Job
Every line below is to be quoted exactly, with nothing added or dropped.

Supplied data
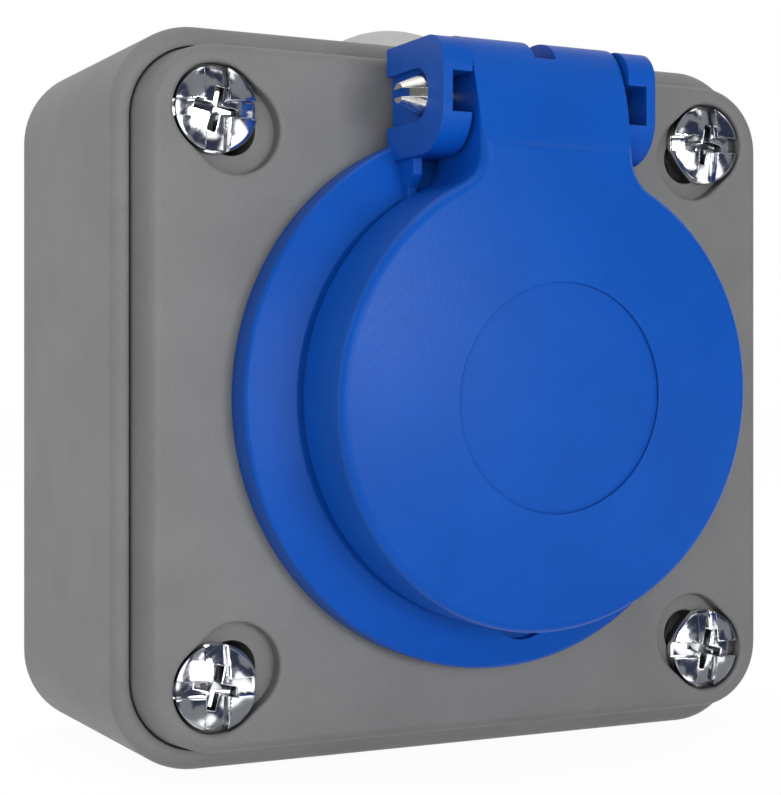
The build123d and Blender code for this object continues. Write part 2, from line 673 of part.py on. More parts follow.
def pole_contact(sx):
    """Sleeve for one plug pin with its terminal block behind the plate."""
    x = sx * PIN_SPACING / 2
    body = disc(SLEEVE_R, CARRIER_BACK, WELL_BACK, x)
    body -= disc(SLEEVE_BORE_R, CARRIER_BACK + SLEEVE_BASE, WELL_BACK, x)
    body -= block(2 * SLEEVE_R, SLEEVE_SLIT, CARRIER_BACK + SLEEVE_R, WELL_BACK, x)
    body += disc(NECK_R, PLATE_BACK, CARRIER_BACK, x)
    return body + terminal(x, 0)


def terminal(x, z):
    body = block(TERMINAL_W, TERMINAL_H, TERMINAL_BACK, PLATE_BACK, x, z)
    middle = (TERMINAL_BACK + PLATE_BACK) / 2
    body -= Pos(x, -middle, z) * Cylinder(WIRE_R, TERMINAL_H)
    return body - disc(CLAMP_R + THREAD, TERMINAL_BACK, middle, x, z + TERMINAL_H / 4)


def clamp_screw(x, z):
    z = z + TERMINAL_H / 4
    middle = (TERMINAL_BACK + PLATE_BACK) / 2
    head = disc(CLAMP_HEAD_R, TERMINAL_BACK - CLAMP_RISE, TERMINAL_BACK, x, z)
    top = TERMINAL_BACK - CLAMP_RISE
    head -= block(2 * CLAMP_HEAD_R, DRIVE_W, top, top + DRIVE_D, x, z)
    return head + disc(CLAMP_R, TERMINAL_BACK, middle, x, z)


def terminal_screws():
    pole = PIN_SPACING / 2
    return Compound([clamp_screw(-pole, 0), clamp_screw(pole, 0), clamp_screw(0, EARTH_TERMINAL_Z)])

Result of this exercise
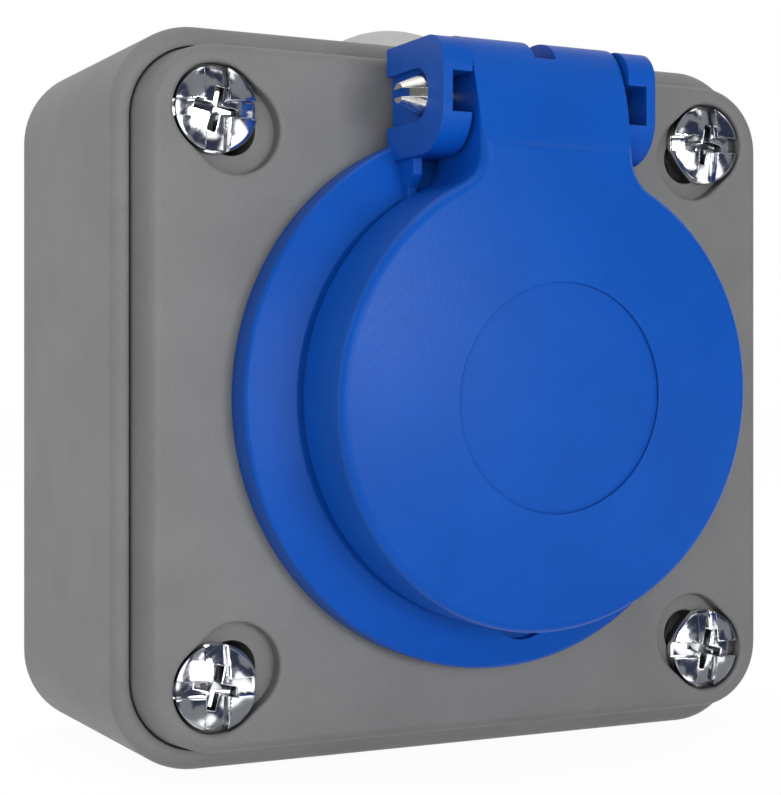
The build123d and Blender code for this object continues. Write part 2, from line 673 of part.py on. More parts follow.
def pole_contact(sx):
    """Sleeve for one plug pin with its terminal block behind the plate."""
    x = sx * PIN_SPACING / 2
    body = disc(SLEEVE_R, CARRIER_BACK, WELL_BACK, x)
    body -= disc(SLEEVE_BORE_R, CARRIER_BACK + SLEEVE_BASE, WELL_BACK, x)
    body -= block(2 * SLEEVE_R, SLEEVE_SLIT, CARRIER_BACK + SLEEVE_R, WELL_BACK, x)
    body += disc(NECK_R, PLATE_BACK, CARRIER_BACK, x)
    return body + terminal(x, 0)


def terminal(x, z):
    body = block(TERMINAL_W, TERMINAL_H, TERMINAL_BACK, PLATE_BACK, x, z)
    middle = (TERMINAL_BACK + PLATE_BACK) / 2
    body -= Pos(x, -middle, z) * Cylinder(WIRE_R, TERMINAL_H)
    return body - disc(CLAMP_R + THREAD, TERMINAL_BACK, middle, x, z + TERMINAL_H / 4)


def clamp_screw(x, z):
    z = z + TERMINAL_H / 4
    middle = (TERMINAL_BACK + PLATE_BACK) / 2
    head = disc(CLAMP_HEAD_R, TERMINAL_BACK - CLAMP_RISE, TERMINAL_BACK, x, z)
    top = TERMINAL_BACK - CLAMP_RISE
    head -= block(2 * CLAMP_HEAD_R, DRIVE_W, top, top + DRIVE_D, x, z)
    return head + disc(CLAMP_R, TERMINAL_BACK, middle, x, z)


def terminal_screws():
    pole = PIN_SPACING / 2
    return Compound([clamp_screw(-pole, 0), clamp_screw(pole, 0), clamp_screw(0, EARTH_TERMINAL_Z)])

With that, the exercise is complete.